What to produce: Write out the records again, exactly, leaving none out.
##### Raw records
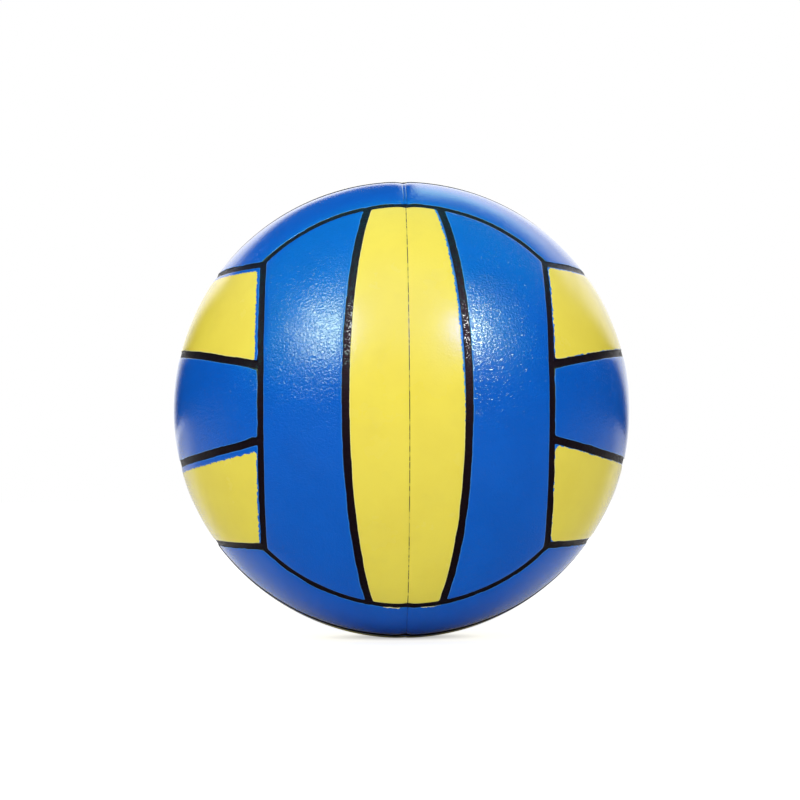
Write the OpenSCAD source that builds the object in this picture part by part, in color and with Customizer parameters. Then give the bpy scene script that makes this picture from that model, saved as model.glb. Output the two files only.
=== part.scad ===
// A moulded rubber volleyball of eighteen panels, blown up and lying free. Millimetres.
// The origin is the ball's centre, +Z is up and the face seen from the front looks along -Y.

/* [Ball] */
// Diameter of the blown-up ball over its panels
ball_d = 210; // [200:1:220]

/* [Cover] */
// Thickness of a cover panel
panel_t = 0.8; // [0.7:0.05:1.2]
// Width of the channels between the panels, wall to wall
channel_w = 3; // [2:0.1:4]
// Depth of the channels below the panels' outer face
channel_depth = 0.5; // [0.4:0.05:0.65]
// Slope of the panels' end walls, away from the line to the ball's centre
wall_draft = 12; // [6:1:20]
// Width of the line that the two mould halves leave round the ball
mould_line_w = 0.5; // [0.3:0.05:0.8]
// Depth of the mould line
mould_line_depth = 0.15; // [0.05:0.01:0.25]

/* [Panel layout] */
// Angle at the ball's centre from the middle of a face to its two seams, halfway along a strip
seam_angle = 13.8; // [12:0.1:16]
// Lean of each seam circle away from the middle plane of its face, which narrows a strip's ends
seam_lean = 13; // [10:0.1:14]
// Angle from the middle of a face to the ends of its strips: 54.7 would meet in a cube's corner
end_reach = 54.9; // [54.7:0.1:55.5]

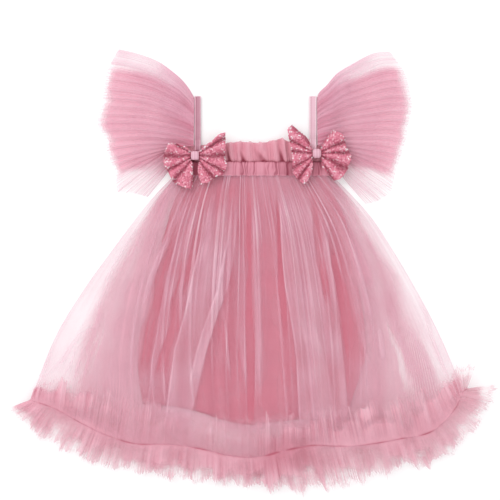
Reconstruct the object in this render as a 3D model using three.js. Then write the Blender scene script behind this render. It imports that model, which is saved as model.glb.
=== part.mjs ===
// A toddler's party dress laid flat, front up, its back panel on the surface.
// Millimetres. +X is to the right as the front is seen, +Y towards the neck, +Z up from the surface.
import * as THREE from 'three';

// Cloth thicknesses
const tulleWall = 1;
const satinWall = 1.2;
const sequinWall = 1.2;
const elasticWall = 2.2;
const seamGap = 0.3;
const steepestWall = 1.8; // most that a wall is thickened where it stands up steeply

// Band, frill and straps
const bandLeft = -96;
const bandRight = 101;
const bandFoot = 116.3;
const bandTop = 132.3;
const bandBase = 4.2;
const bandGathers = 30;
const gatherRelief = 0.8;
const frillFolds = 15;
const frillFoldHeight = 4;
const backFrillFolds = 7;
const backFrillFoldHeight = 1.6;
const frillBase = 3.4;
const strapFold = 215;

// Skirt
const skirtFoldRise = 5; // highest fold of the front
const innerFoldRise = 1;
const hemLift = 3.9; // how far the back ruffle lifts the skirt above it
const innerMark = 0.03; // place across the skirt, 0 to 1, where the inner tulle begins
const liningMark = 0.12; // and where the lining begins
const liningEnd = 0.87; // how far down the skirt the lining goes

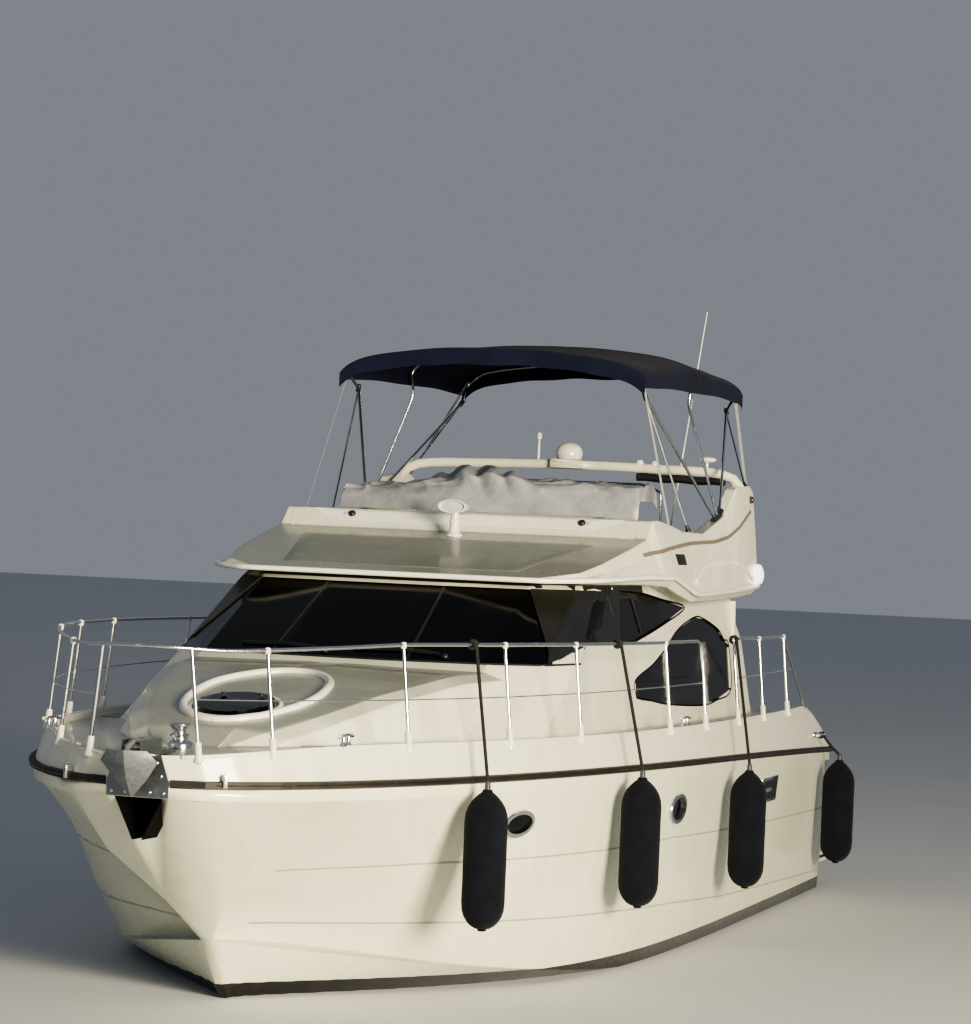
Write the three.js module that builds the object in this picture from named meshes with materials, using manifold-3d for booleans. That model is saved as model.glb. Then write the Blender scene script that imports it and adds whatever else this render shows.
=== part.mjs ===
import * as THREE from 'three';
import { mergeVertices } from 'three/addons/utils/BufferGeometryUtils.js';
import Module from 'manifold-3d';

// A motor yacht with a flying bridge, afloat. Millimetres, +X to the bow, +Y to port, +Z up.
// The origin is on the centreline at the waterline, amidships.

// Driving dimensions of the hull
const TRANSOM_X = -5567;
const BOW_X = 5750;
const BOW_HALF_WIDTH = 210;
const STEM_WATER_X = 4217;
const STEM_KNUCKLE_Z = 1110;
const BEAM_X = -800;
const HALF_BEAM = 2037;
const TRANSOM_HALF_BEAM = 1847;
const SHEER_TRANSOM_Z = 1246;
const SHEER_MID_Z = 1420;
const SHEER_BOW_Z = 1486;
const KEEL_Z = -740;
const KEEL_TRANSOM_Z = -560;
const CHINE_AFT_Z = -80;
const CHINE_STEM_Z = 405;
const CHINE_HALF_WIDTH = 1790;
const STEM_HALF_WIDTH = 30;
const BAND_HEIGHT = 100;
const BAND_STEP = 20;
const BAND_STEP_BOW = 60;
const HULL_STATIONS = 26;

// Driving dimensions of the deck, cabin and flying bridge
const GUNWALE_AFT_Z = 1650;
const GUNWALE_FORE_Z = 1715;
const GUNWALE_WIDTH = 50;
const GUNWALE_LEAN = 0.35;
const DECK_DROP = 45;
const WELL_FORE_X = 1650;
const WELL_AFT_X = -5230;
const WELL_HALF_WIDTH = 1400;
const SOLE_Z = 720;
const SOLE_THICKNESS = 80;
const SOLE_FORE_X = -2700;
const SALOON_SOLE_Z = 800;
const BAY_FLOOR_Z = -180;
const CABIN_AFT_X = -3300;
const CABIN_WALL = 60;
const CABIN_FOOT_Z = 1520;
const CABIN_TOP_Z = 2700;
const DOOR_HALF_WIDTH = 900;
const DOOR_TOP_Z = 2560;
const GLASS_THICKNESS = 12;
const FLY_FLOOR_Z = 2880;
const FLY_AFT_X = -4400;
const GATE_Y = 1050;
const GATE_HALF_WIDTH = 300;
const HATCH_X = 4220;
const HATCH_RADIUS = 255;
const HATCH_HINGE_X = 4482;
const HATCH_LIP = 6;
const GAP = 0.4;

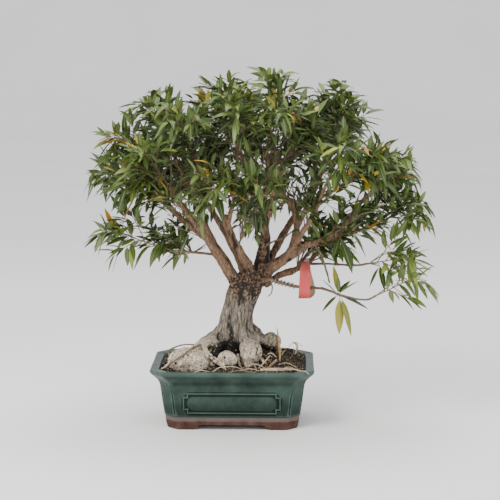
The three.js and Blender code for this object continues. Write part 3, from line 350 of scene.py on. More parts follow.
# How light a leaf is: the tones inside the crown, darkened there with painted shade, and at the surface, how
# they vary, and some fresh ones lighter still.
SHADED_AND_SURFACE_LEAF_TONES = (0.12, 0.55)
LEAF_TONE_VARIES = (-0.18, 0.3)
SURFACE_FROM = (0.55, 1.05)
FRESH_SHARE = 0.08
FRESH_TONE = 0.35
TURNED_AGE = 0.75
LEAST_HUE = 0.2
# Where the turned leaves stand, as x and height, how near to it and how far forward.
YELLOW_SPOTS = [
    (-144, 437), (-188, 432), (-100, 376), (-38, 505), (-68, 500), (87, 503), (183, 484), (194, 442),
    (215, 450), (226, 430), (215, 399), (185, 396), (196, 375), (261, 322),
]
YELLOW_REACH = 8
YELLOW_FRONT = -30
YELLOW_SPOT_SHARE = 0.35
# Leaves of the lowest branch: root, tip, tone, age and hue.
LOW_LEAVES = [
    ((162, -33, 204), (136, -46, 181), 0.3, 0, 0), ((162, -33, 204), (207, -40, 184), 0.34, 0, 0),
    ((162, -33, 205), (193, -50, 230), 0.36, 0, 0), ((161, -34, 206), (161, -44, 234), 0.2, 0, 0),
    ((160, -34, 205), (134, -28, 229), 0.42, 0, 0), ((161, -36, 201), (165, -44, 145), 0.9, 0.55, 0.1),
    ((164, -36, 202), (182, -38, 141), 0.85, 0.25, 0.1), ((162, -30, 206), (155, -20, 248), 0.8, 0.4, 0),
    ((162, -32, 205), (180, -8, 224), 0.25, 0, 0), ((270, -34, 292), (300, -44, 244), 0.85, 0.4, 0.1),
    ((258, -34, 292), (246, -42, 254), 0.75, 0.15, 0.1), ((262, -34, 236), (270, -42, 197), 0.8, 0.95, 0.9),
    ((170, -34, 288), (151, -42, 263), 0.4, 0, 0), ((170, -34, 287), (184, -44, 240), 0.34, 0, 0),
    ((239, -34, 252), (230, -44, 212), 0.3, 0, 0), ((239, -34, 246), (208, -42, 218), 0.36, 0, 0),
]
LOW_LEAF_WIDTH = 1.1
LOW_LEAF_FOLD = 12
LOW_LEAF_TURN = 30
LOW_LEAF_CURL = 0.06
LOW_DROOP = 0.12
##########
Full response:
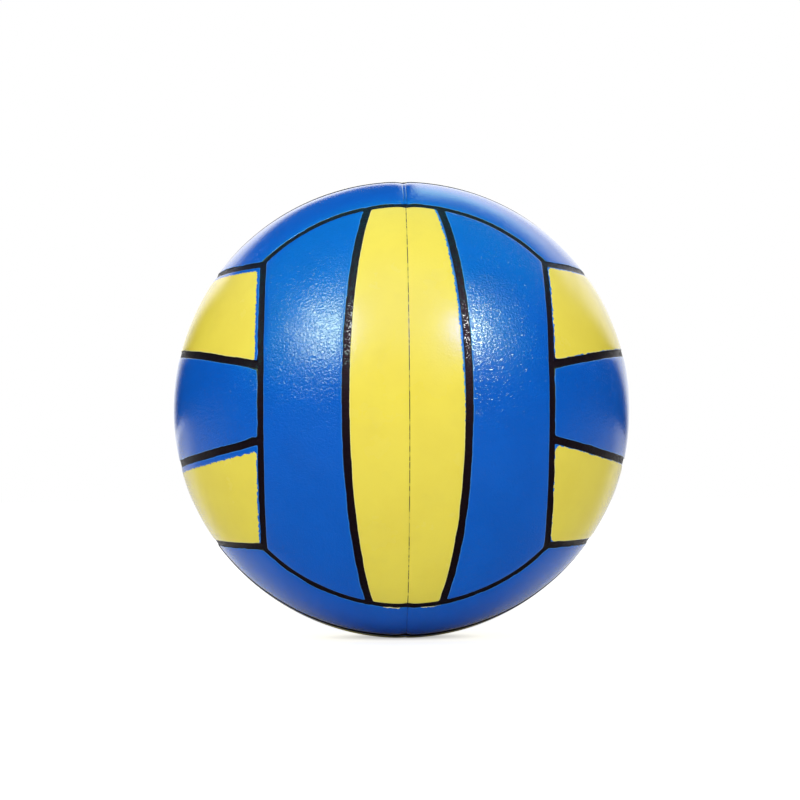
Write the OpenSCAD source that builds the object in this picture part by part, in color and with Customizer parameters. Then give the bpy scene script that makes this picture from that model, saved as model.glb. Output the two files only.
=== part.scad ===
// A moulded rubber volleyball of eighteen panels, blown up and lying free. Millimetres.
// The origin is the ball's centre, +Z is up and the face seen from the front looks along -Y.

/* [Ball] */
// Diameter of the blown-up ball over its panels
ball_d = 210; // [200:1:220]

/* [Cover] */
// Thickness of a cover panel
panel_t = 0.8; // [0.7:0.05:1.2]
// Width of the channels between the panels, wall to wall
channel_w = 3; // [2:0.1:4]
// Depth of the channels below the panels' outer face
channel_depth = 0.5; // [0.4:0.05:0.65]
// Slope of the panels' end walls, away from the line to the ball's centre
wall_draft = 12; // [6:1:20]
// Width of the line that the two mould halves leave round the ball
mould_line_w = 0.5; // [0.3:0.05:0.8]
// Depth of the mould line
mould_line_depth = 0.15; // [0.05:0.01:0.25]

/* [Panel layout] */
// Angle at the ball's centre from the middle of a face to its two seams, halfway along a strip
seam_angle = 13.8; // [12:0.1:16]
// Lean of each seam circle away from the middle plane of its face, which narrows a strip's ends
seam_lean = 13; // [10:0.1:14]
// Angle from the middle of a face to the ends of its strips: 54.7 would meet in a cube's corner
end_reach = 54.9; // [54.7:0.1:55.5]

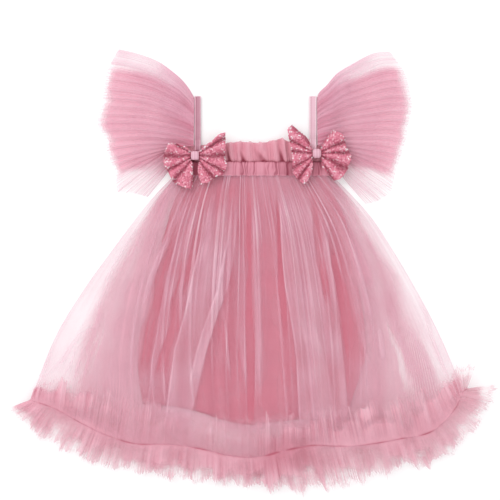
Reconstruct the object in this render as a 3D model using three.js. Then write the Blender scene script behind this render. It imports that model, which is saved as model.glb.
=== part.mjs ===
// A toddler's party dress laid flat, front up, its back panel on the surface.
// Millimetres. +X is to the right as the front is seen, +Y towards the neck, +Z up from the surface.
import * as THREE from 'three';

// Cloth thicknesses
const tulleWall = 1;
const satinWall = 1.2;
const sequinWall = 1.2;
const elasticWall = 2.2;
const seamGap = 0.3;
const steepestWall = 1.8; // most that a wall is thickened where it stands up steeply

// Band, frill and straps
const bandLeft = -96;
const bandRight = 101;
const bandFoot = 116.3;
const bandTop = 132.3;
const bandBase = 4.2;
const bandGathers = 30;
const gatherRelief = 0.8;
const frillFolds = 15;
const frillFoldHeight = 4;
const backFrillFolds = 7;
const backFrillFoldHeight = 1.6;
const frillBase = 3.4;
const strapFold = 215;

// Skirt
const skirtFoldRise = 5; // highest fold of the front
const innerFoldRise = 1;
const hemLift = 3.9; // how far the back ruffle lifts the skirt above it
const innerMark = 0.03; // place across the skirt, 0 to 1, where the inner tulle begins
const liningMark = 0.12; // and where the lining begins
const liningEnd = 0.87; // how far down the skirt the lining goes

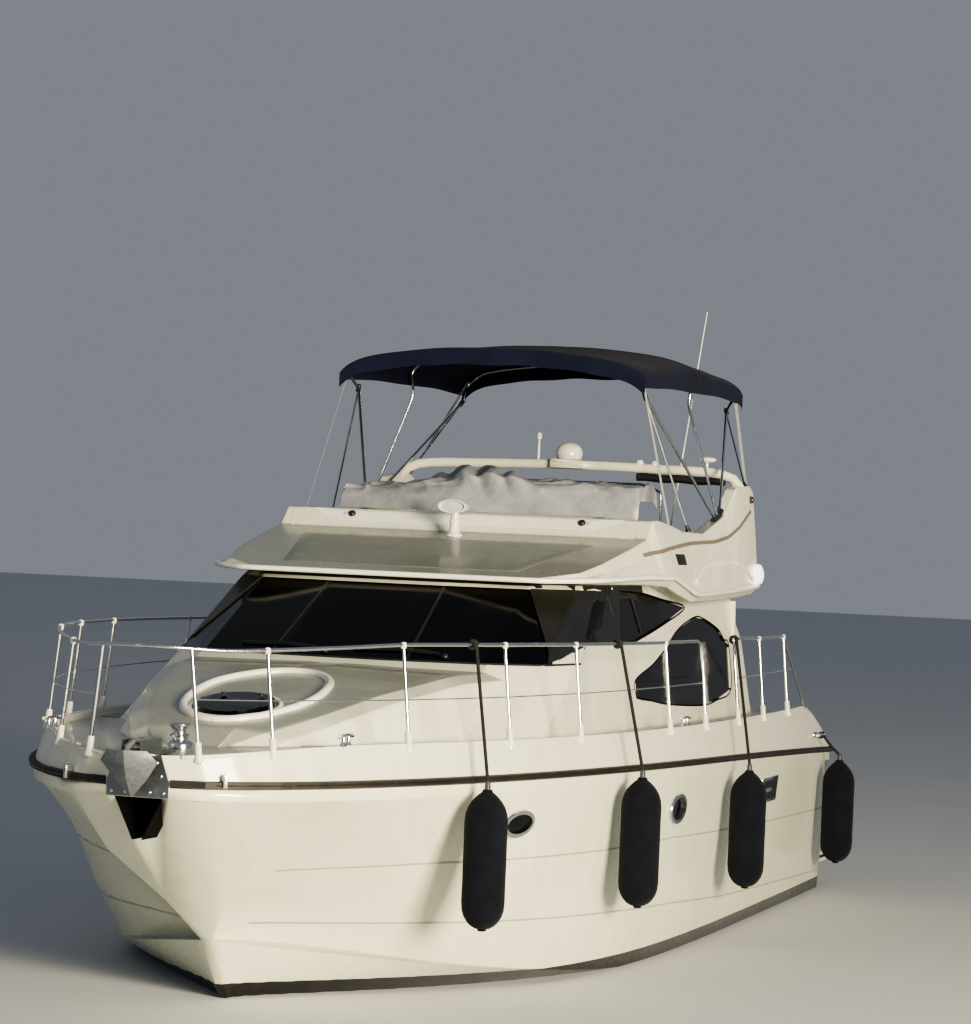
Write the three.js module that builds the object in this picture from named meshes with materials, using manifold-3d for booleans. That model is saved as model.glb. Then write the Blender scene script that imports it and adds whatever else this render shows.
=== part.mjs ===
import * as THREE from 'three';
import { mergeVertices } from 'three/addons/utils/BufferGeometryUtils.js';
import Module from 'manifold-3d';

// A motor yacht with a flying bridge, afloat. Millimetres, +X to the bow, +Y to port, +Z up.
// The origin is on the centreline at the waterline, amidships.

// Driving dimensions of the hull
const TRANSOM_X = -5567;
const BOW_X = 5750;
const BOW_HALF_WIDTH = 210;
const STEM_WATER_X = 4217;
const STEM_KNUCKLE_Z = 1110;
const BEAM_X = -800;
const HALF_BEAM = 2037;
const TRANSOM_HALF_BEAM = 1847;
const SHEER_TRANSOM_Z = 1246;
const SHEER_MID_Z = 1420;
const SHEER_BOW_Z = 1486;
const KEEL_Z = -740;
const KEEL_TRANSOM_Z = -560;
const CHINE_AFT_Z = -80;
const CHINE_STEM_Z = 405;
const CHINE_HALF_WIDTH = 1790;
const STEM_HALF_WIDTH = 30;
const BAND_HEIGHT = 100;
const BAND_STEP = 20;
const BAND_STEP_BOW = 60;
const HULL_STATIONS = 26;

// Driving dimensions of the deck, cabin and flying bridge
const GUNWALE_AFT_Z = 1650;
const GUNWALE_FORE_Z = 1715;
const GUNWALE_WIDTH = 50;
const GUNWALE_LEAN = 0.35;
const DECK_DROP = 45;
const WELL_FORE_X = 1650;
const WELL_AFT_X = -5230;
const WELL_HALF_WIDTH = 1400;
const SOLE_Z = 720;
const SOLE_THICKNESS = 80;
const SOLE_FORE_X = -2700;
const SALOON_SOLE_Z = 800;
const BAY_FLOOR_Z = -180;
const CABIN_AFT_X = -3300;
const CABIN_WALL = 60;
const CABIN_FOOT_Z = 1520;
const CABIN_TOP_Z = 2700;
const DOOR_HALF_WIDTH = 900;
const DOOR_TOP_Z = 2560;
const GLASS_THICKNESS = 12;
const FLY_FLOOR_Z = 2880;
const FLY_AFT_X = -4400;
const GATE_Y = 1050;
const GATE_HALF_WIDTH = 300;
const HATCH_X = 4220;
const HATCH_RADIUS = 255;
const HATCH_HINGE_X = 4482;
const HATCH_LIP = 6;
const GAP = 0.4;

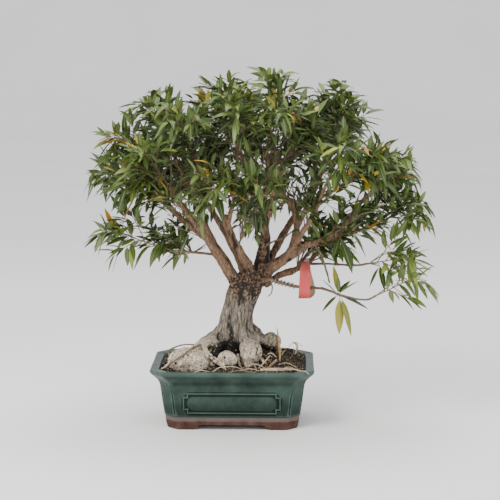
The three.js and Blender code for this object continues. Write part 3, from line 350 of scene.py on. More parts follow.
# How light a leaf is: the tones inside the crown, darkened there with painted shade, and at the surface, how
# they vary, and some fresh ones lighter still.
SHADED_AND_SURFACE_LEAF_TONES = (0.12, 0.55)
LEAF_TONE_VARIES = (-0.18, 0.3)
SURFACE_FROM = (0.55, 1.05)
FRESH_SHARE = 0.08
FRESH_TONE = 0.35
TURNED_AGE = 0.75
LEAST_HUE = 0.2
# Where the turned leaves stand, as x and height, how near to it and how far forward.
YELLOW_SPOTS = [
    (-144, 437), (-188, 432), (-100, 376), (-38, 505), (-68, 500), (87, 503), (183, 484), (194, 442),
    (215, 450), (226, 430), (215, 399), (185, 396), (196, 375), (261, 322),
]
YELLOW_REACH = 8
YELLOW_FRONT = -30
YELLOW_SPOT_SHARE = 0.35
# Leaves of the lowest branch: root, tip, tone, age and hue.
LOW_LEAVES = [
    ((162, -33, 204), (136, -46, 181), 0.3, 0, 0), ((162, -33, 204), (207, -40, 184), 0.34, 0, 0),
    ((162, -33, 205), (193, -50, 230), 0.36, 0, 0), ((161, -34, 206), (161, -44, 234), 0.2, 0, 0),
    ((160, -34, 205), (134, -28, 229), 0.42, 0, 0), ((161, -36, 201), (165, -44, 145), 0.9, 0.55, 0.1),
    ((164, -36, 202), (182, -38, 141), 0.85, 0.25, 0.1), ((162, -30, 206), (155, -20, 248), 0.8, 0.4, 0),
    ((162, -32, 205), (180, -8, 224), 0.25, 0, 0), ((270, -34, 292), (300, -44, 244), 0.85, 0.4, 0.1),
    ((258, -34, 292), (246, -42, 254), 0.75, 0.15, 0.1), ((262, -34, 236), (270, -42, 197), 0.8, 0.95, 0.9),
    ((170, -34, 288), (151, -42, 263), 0.4, 0, 0), ((170, -34, 287), (184, -44, 240), 0.34, 0, 0),
    ((239, -34, 252), (230, -44, 212), 0.3, 0, 0), ((239, -34, 246), (208, -42, 218), 0.36, 0, 0),
]
LOW_LEAF_WIDTH = 1.1
LOW_LEAF_FOLD = 12
LOW_LEAF_TURN = 30
LOW_LEAF_CURL = 0.06
LOW_DROOP = 0.12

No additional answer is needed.